There is still room for the grainy home videos of roller-skating dogs — or, this week, images of rioting youths captured on mobile phones — among the three billion clips watched every day. But a shift from amateur to professional films is quietly being encouraged, with more full-length programmes from Channel 4 and the BBC.
In March, YouTube bought Next New Networks, a web production firm. It has little intention of making programmes, preferring instead to train up-and-coming web film makers. The company recently ran a competition called Next Up to find the most promising web film makers in Europe. The top 25, who each won £22,000 (Dh133,396), will come to London next month for seminars to improve their skills.
"It is starting to feel like the same content in terms of quality that you get when you turn on the television," said Kamangar. "And because it is built for the web, they can change the traditional format — they can make it ten minutes long, they can make it more interactive, or use what the audience is saying to help decide what to do next."

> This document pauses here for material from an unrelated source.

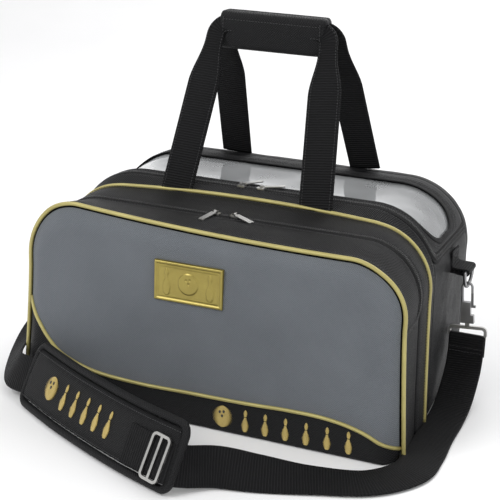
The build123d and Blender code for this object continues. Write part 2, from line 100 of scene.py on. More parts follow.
class Finish:
    # one material and the nodes in it
    def __init__(self, name, **fixed):
        self.material = bpy.data.materials.new(name)
        self.material.use_nodes = True
        self.tree = self.material.node_tree
        self.tree.nodes.clear()
        self.shader = self.add("ShaderNodeBsdfPrincipled", inputs=fixed)
        self.add("ShaderNodeOutputMaterial", inputs={"Surface": self.shader.outputs[0]})

    def add(self, kind, settings=None, inputs=None):
        node = self.tree.nodes.new(kind)
        for key, value in (settings or {}).items():
            if key == "stops":
                ramp = node.color_ramp
                while len(ramp.elements) < len(value):
                    ramp.elements.new(0.5)
                for element, (place, colour) in zip(ramp.elements, value):
                    element.position = place
                    element.color = colour
            else:
                setattr(node, key, value)
        for key, value in (inputs or {}).items():
            socket = node.inputs[key]
            if isinstance(value, Num):
                self.tree.links.new(value.socket, socket)
            elif isinstance(value, bpy.types.NodeSocket):
                self.tree.links.new(value, socket)
            else:
                socket.default_value = value
        return node

    def number(self, socket):
        return Num(self.tree, socket)

    def place(self, onCloth):
        # metres along the piece's own cloth, or in the bag's frame
        if onCloth:
            return self.add("ShaderNodeUVMap", {"uv_map": "cloth"}).outputs[0]
        return self.add("ShaderNodeTexCoord").outputs["Object"]

    def axes(self, place):
        node = self.add("ShaderNodeSeparateXYZ", inputs={0: place})
        return [self.number(output) for output in node.outputs]

    def cloud(self, place, scale, detail=2.0, roughness=0.5):
        node = self.add("ShaderNodeTexNoise", inputs={
            "Vector": place, "Scale": scale, "Detail": detail, "Roughness": roughness})
        return self.number(node.outputs[0])

    def blend(self, factor, first, second):
        node = self.add("ShaderNodeMix", {"data_type": "RGBA"},
                        {0: factor, 6: first, 7: second})
        return node.outputs[2]

    def wear(self, colour, roughness, height, depth, strength=1.0):
        # colour, roughness and relief into the shader
        self.tree.links.new(colour, self.shader.inputs["Base Color"])
        if roughness is not None:
            self.tree.links.new(roughness.socket, self.shader.inputs["Roughness"])
        bump = self.add("ShaderNodeBump", inputs={
            "Strength": strength, "Distance": depth, "Height": height})
        self.tree.links.new(bump.outputs[0], self.shader.inputs["Normal"])
        return self.material


def rgb(red, green, blue):
    return (red, green, blue, 1.0)


# finishes
def wovenCloth(name, dark, light, pitch, relief, rough, sheen, onCloth=True, fade=0.5):
    finish = Finish(name, **{"Sheen Weight": sheen, "Sheen Roughness": 0.4,
                             "Sheen Tint": light, "Specular IOR Level": 0.16})
    place = finish.place(onCloth)
    x, y, z = finish.axes(place)
    if not onCloth:
        x, y = x + y * 0.6, z + y * 0.8
    turn = 2 * math.pi / pitch
    over = (x * turn).sine()
    under = (y * turn).sine()
    weave = over * under * 0.5 + 0.5
    slub = finish.cloud(place, 900.0, 1.0)
    patch = finish.cloud(place, 14.0, 3.0)
    shade = weave * fade + slub * (0.75 - fade) + patch * 0.35
    colour = finish.blend(shade, dark, light)
    gloss = rough + 0.14 * patch - 0.1 * weave
    return finish.wear(colour, gloss, weave + slub * 0.5, relief, 0.8)


def ribbedWebbing(name, dark, light, pitch, relief):
    finish = Finish(name, **{"Sheen Weight": 0.02, "Sheen Roughness": 0.45,
                             "Sheen Tint": light, "Specular IOR Level": 0.15})
    place = finish.place(True)
    across, along, _ = finish.axes(place)
    twill = (across * (2 * math.pi / 0.0034)).sine().size()
    rib = (along * (2 * math.pi / pitch) + twill * 1.6).sine() * 0.5 + 0.5
    fuzz = finish.cloud(place, 1100.0, 1.0)
    worn = finish.cloud(place, 20.0, 3.0)
    colour = finish.blend(rib * 0.45 + fuzz * 0.3 + worn * 0.25, dark, light)
    return finish.wear(colour, 0.62 - 0.12 * rib + 0.1 * worn, rib + fuzz * 0.4, relief, 0.9)


def satinThread(name, dark, light, rough, metal=0.0):
    finish = Finish(name, **{"Metallic": metal, "Sheen Weight": 0.15})
    place = finish.place(False)
    x, y, z = finish.axes(place)
    twist = ((x + z + y * 0.5) * (2 * math.pi / 0.0011)).sine() * 0.5 + 0.5
    cast = finish.cloud(place, 60.0, 2.0)
    colour = finish.blend(twist * 0.6 + cast * 0.4, dark, light)
    return finish.wear(colour, rough + 0.15 * cast, twist, 0.00015, 0.6)


def pipingCord(name):
    finish = Finish(name, **{"Metallic": 0.35, "Coat Weight": 0.25, "Coat Roughness": 0.2})
    place = finish.place(True)
    across, along, _ = finish.axes(place)
    slant = ((along + across) * (2 * math.pi / 0.0016)).sine() * 0.5 + 0.5
    cast = finish.cloud(place, 24.0, 3.0)
    crease = finish.cloud(place, 240.0, 1.0)
    colour = finish.blend(cast * 0.7 + slant * 0.3, rgb(0.24, 0.20, 0.055), rgb(0.60, 0.53, 0.20))
    return finish.wear(colour, 0.3 + 0.2 * cast, slant + crease * 1.5, 0.0003, 0.5)


def brushedMetal(name, dark, light, rough, metal=1.0, grain=420.0, coat=0.0):
    finish = Finish(name, **{"Coat Roughness": 0.15, "Coat Weight": coat, "Metallic": metal})
    place = finish.place(False)
    x, y, z = finish.axes(place)
    streak = finish.add("ShaderNodeCombineXYZ", inputs={0: x * 0.25, 1: y, 2: z})
    scratch = finish.cloud(streak.outputs[0], grain * 4, 2.0)
    tarnish = finish.cloud(place, 45.0, 3.0)
    colour = finish.blend(tarnish * 0.8 + scratch * 0.2, dark, light)
    return finish.wear(colour, rough + 0.16 * tarnish + 0.08 * scratch, scratch, 0.00006, 0.5)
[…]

Another trend at YouTube is the creation of themed channels, where similar clips are gathered. Among them is the wildly popular Machinima for computer gamers. Kamangar thinks YouTube can fill the gap left by cable TV, which began life serving niche audiences but has gone mainstream.

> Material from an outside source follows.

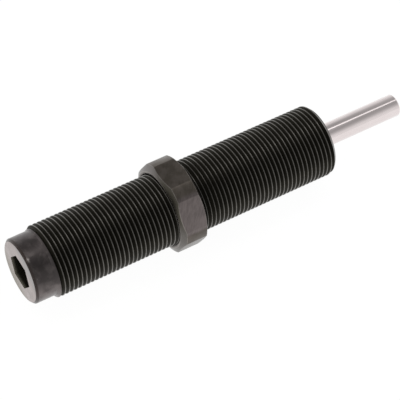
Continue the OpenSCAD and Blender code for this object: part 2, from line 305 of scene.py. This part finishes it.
def oxidizedBody(b, look):
    f = Finish("oxidizedBody", Coat_Roughness=look["oilRough"])
    mottle = f.noise(look["mottle"], 4)
    speck = f.noise(look["speck"], 2)
    # how far a point lies below the crests, or below the chamfers where the thread starts and ends
    shoulder = f.x + (b["rear"] - b["rearEnd"])
    cone = f.lowest(shoulder, b["frontX"] + b["thread"] - b["rimChamfer"] - f.x)
    onCrest = f.step(f.r - f.lowest(cone, b["thread"]), *look["crestFrom"])
    specks = f.step(speck, *look["crestSpeck"])
    crest = f.blend(specks, look["crest"], shaded(look["crest"], look["speckLight"]))
    # the valley colour is painted shade: the grooves are darker than the crests, where shade falls in the
    # thread
    thread = f.blend(onCrest, look["valleyShade"], crest)
    # the plain end and the shoulder behind the first crest are the same turned skin
    onShoulder = (1 - f.step(shoulder - f.r, *look["shoulder"])) * (1 - f.step(f.x, *look["shoulderTo"]))
    onPlain = f.highest(1 - f.step(f.x, b["rearEnd"] - look["plainFade"], b["rearEnd"]), onShoulder)
    plain = f.blend(f.step(mottle, *look["stainPatch"]), look["plain"], look["stain"])
    # its underside is paler in patches: a painted reflection of the pale floor
    under = (1 - f.step(f.z, *look["under"])) * f.step(mottle, *look["underReflectionPatch"])
    plain = f.blend(under, plain, shaded(look["stain"], look["underReflection"]))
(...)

"Instead of having a general channel that appeals to mothers, you might have a focus on Indian cooking by two ladies teaching others," he said. Themed channels will help to organise the huge number of videos better.
Hours of video
An astonishing 48 hours of video is uploaded to YouTube every minute — twice the rate of a year ago. Viewers who wanted to see everything posted on the site today would be watching until 2018.
Kamangar wants to step up targeted advertising and create sets of videos that can be networked among friends. "We want to know what you look at and what your friends are looking at so we can make recommendations," he said.

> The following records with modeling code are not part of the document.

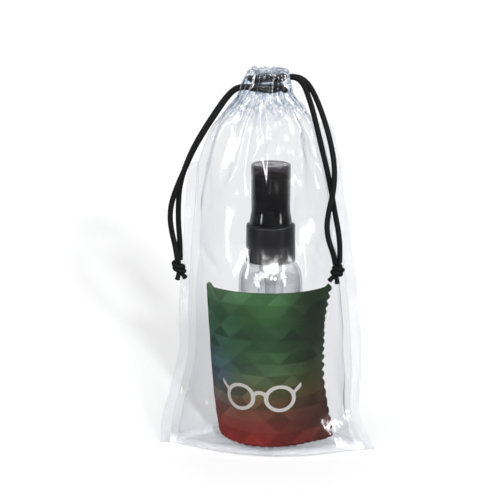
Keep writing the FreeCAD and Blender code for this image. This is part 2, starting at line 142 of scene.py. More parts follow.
# %% [markdown]
# The drawstrings are two limp braided cords, 2.7 mm thick. Each goes once round inside the
# hem and leaves it at one side as two strands, which hang down outside the film and are
# tied together in a knot. A strand's line is a NURBS spline through the air along its route.
# The line could be given a plain round bevel, but a braid has a surface of crossing bundles,
# so a tube is wrapped round the points of that line, and its skin rises and falls with
# the bundles.

# %% Routes of the four strands, in metres
CORD_WIDTH = 2.7
STRANDS = {
    "right_cord_back_strand": [
        (0.00874, 0.00135, 0.181), (0.0124, 0.00135, 0.181), (0.0163, 0.0010, 0.1788),
        (0.0193, 0.0002, 0.1746), (0.0222, -0.0012, 0.1684), (0.0254, -0.0030, 0.1596),
        (0.0282, -0.0046, 0.1494), (0.0299, -0.0060, 0.139), (0.0295, -0.0072, 0.1288),
        (0.0273, -0.0083, 0.1196), (0.0261, -0.0092, 0.1114), (0.0274, -0.0096, 0.104),
        (0.0296, -0.0093, 0.0984), (0.0306, -0.0089, 0.0932)],
    "right_cord_front_strand": [
        (0.00874, -0.00135, 0.181), (0.011, -0.00135, 0.181), (0.0134, -0.0015, 0.1796),
        (0.0154, -0.0018, 0.177), (0.017, -0.0022, 0.173), (0.0192, -0.0028, 0.1664),
        (0.0216, -0.0037, 0.157), (0.024, -0.0043, 0.147), (0.0266, -0.0044, 0.1368),
        (0.0286, -0.0045, 0.1266), (0.0304, -0.0050, 0.1166), (0.0322, -0.0059, 0.1076),
        (0.0329, -0.0069, 0.100), (0.0326, -0.0078, 0.0936)],
    "left_cord_front_strand": [
        (-0.01234, -0.00135, 0.1762), (-0.0149, -0.00135, 0.1762), (-0.0176, -0.0018, 0.1748),
        (-0.0208, -0.0026, 0.1716), (-0.0254, -0.0036, 0.165), (-0.031, -0.0044, 0.1566),
        (-0.0364, -0.0048, 0.1476), (-0.0406, -0.0048, 0.1382), (-0.0444, -0.0046, 0.1296),
        (-0.0472, -0.0046, 0.1216), (-0.0479, -0.0046, 0.114), (-0.0468, -0.0047, 0.1066),
        (-0.0452, -0.0048, 0.0998), (-0.0445, -0.0049, 0.0942)],
    "left_cord_back_strand": [
        (-0.01234, 0.00135, 0.1762), (-0.0151, 0.00135, 0.1762), (-0.018, 0.0010, 0.1746),
        (-0.0214, 0.0004, 0.1712), (-0.026, -0.0002, 0.1648), (-0.0314, -0.0009, 0.1566),
        (-0.0366, -0.0015, 0.1478), (-0.0406, -0.0019, 0.1386), (-0.0432, -0.0021, 0.1296),
        (-0.0439, -0.0021, 0.1208), (-0.044, -0.0021, 0.1122), (-0.0435, -0.0022, 0.1046),
        (-0.0433, -0.0024, 0.0988), (-0.0433, -0.0027, 0.0938)],
}


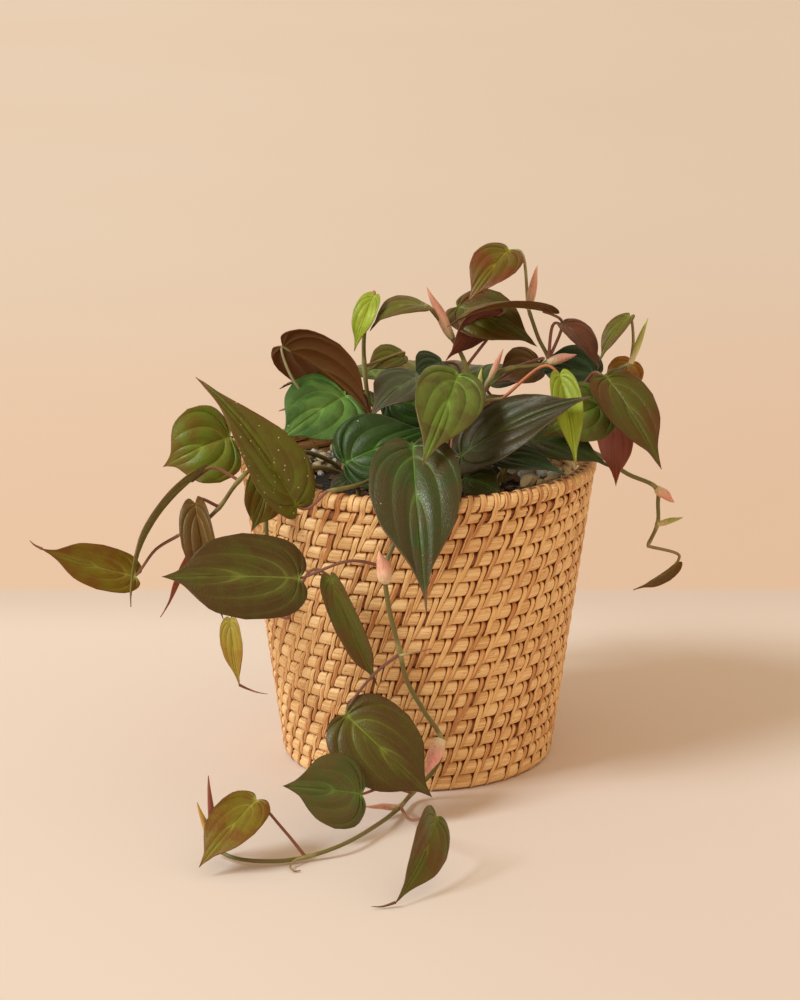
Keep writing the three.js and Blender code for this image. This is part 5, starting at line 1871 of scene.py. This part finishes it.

The company has an opportunity to give traditional broadcasters a run for their money. American YouTube viewers spend an average 15 minutes a day on the site, out of total daily television watching of five hours (the total in Britain is four hours). The company wants a far bigger slice of the pie.
"We are the underdog when I think of those five hours," said Hunter Walk, one of YouTube's directors.
Eric Schmidt, Google's chairman, will hammer home his intention to play a key role in the future of the medium when he delivers the keynote speech at the Edinburgh International Television Festival on August 26.
Increased viewership helped YouTube double revenues last year, but it is tight-lipped on whether it has made a profit. Analysts think it can't be far from going into the black. Research from Citigroup in March suggested that gross turnover — including the income it shares with content firms — will reach $1.3 billion this year and $1.7 billion next. Citi analyst Mark Mahaney found that 81 per cent of YouTube's top 100 clips featured advertising, compared with 60 per cent a year ago.
That statistic marks the progress of Content ID, a pattern-recognition technology that scans posted videos to search for copyrighted material. When it is found, rights owners have the choice of taking it down or placing ads round it. Most go down the moneymaking route.
Complaints have not completely melted away. A $1 billion (Dh3.67 billion) class action mounted by organisations including the Premier League and Viacom, owner of MTV, was dismissed this year. But the group, which claims that YouTube breached its intellectual property, plans to appeal.
Tofield is not complaining. Simon's Cat employs three other people and he is trying to train a team of animators so they can make more films. "I'm not a millionaire yet," he said. It is only a matter of time.